Provided material =>
★ ★ ★ ★
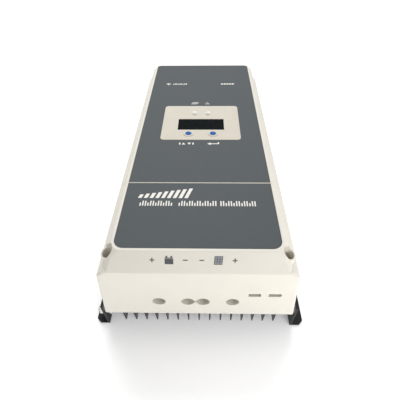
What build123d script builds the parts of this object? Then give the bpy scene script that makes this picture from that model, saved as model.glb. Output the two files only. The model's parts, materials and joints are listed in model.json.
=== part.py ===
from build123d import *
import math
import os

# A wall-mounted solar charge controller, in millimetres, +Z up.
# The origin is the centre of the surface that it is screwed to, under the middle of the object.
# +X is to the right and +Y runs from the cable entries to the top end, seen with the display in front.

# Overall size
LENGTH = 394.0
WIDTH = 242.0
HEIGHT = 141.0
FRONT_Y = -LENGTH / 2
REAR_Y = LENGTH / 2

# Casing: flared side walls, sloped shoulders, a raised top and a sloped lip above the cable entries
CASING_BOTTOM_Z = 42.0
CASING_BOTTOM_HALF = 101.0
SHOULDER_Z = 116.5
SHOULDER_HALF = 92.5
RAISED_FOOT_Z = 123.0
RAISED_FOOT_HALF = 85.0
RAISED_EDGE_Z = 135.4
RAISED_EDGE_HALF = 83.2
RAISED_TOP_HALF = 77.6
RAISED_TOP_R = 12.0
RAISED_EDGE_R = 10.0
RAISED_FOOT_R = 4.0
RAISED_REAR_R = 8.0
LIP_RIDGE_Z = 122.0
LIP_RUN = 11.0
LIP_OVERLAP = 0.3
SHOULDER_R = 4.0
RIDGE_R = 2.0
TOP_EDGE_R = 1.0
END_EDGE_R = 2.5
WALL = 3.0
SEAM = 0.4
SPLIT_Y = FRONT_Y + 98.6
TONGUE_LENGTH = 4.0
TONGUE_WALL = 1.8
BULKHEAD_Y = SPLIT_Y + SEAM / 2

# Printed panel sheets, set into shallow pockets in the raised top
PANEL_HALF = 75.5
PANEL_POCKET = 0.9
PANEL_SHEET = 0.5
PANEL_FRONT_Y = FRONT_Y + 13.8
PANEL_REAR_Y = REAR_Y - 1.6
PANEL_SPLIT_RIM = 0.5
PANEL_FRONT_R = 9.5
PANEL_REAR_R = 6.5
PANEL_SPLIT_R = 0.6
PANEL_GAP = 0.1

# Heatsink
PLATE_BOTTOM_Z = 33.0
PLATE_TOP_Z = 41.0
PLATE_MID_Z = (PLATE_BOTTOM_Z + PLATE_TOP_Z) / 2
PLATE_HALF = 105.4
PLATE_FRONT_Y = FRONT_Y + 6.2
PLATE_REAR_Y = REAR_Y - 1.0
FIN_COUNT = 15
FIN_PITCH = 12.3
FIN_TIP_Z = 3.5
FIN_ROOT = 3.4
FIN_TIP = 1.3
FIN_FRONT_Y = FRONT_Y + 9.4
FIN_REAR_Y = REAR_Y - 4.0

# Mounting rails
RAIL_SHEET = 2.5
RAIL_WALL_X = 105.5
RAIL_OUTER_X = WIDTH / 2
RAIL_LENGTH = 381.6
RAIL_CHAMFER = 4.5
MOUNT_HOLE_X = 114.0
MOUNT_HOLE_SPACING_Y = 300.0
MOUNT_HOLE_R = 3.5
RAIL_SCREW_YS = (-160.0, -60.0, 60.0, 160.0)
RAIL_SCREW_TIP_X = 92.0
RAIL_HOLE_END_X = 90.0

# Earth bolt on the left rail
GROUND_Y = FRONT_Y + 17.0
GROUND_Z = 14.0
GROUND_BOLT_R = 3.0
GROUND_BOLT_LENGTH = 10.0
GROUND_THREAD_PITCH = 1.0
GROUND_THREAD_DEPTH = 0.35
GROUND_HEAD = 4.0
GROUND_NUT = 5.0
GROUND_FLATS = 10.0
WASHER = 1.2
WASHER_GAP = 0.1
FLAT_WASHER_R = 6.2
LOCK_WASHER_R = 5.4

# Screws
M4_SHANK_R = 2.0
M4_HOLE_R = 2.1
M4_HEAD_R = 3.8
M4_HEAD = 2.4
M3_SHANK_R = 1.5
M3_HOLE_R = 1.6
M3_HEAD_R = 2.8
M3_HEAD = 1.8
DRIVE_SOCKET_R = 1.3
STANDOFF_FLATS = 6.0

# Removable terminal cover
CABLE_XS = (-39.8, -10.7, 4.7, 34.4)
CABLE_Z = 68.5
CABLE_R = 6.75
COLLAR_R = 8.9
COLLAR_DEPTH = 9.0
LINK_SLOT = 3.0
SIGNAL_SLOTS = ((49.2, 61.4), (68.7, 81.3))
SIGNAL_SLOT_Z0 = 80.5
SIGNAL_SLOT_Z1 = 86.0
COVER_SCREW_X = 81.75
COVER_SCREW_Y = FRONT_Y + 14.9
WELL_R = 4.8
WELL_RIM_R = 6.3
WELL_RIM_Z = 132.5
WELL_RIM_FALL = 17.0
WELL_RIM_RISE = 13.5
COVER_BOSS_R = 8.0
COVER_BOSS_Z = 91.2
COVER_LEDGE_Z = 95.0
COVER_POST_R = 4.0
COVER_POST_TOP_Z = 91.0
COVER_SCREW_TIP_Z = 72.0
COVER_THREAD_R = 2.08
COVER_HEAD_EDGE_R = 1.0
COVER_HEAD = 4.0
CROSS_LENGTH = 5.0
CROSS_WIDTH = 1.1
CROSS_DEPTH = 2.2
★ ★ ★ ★
What you have to do =>
Of the lines in this data, how many contain "that"? Reply with only the number.

Output for this task =>
2